A importância do cetro , obelisco em homenagem a ancestralidade é de um efeito estético análogo ao oriki , poema de louvação à memória da Iyá Oba Tosi , uma das fundadoras da tradição nagô  na Bahia  e as mães ancestrais, invocado em determinadas ações litúrgicas. Diz o poema em um de seus versos:

 A de o!
 Chegamos e estamos aqui!


 Kosi mi fara e awa re!
 Nada há no mundo que possa contra mim, aqui estamos!
 Kosi mi fara e awa re!
 Nada há no mundo que possa contra mim, aqui estamos!
 Awa kasa i fara e la i be si bo.
 Nunca deixaremos de ofertar e rogar em nossos altares por nossa gente.
 Idan toba fara a ng a lo lo dan.
 Podem usar o poder que quiserem.
 Kosi mi fara e awa re!
 Nada há no mundo que nos atinja, aqui estamos!


 Kosi mi fara alejo.
 Nada há que possa contra mim, nem mesmo os estrangeiros.
 Ara wara kosi mi fara!
 Todos unidos num mesmo corpo, nada há no mundo que possa contra mim!

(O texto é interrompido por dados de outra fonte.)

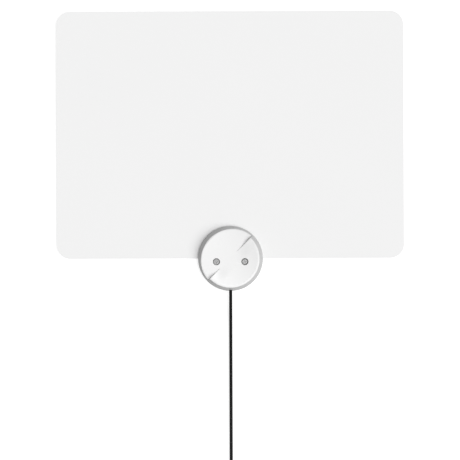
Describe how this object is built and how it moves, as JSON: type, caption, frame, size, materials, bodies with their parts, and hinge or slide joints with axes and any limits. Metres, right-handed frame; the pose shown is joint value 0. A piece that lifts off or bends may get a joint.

Na pequena enseada do Rio Vermelho barcos e canoas ancoradas compõem o cenário das relações da humanidade com o reino de Olokun e Iemanjá. Uma canoa com pescadores singra o mar em direção a praia , onde no amanhã serão embarcadas as oferendas aos orixá, para que o mundo não se acabe...

Notas:


 1. Cf. SANTOS, Juana E. Conscientização do Patrimônio Negro-Brasileiro, in SÁRÉPEGBÉ. Salvador:  Sociedade de Estudos da Cultura Negra no Brasil- SECNEB, p.21- 23, 1995 .

2. SANTOS, Deóscoredes M. Homenagem a Asipá Oba Tosi ati Iya Mi Agba. (mimeografado Salvador,1983) in LUZ, Narcimária do Patrocínio. ABEBE a Criação de Novos valores na Educação. Salvador: Edições SECNEB,2000 ps. 137-139.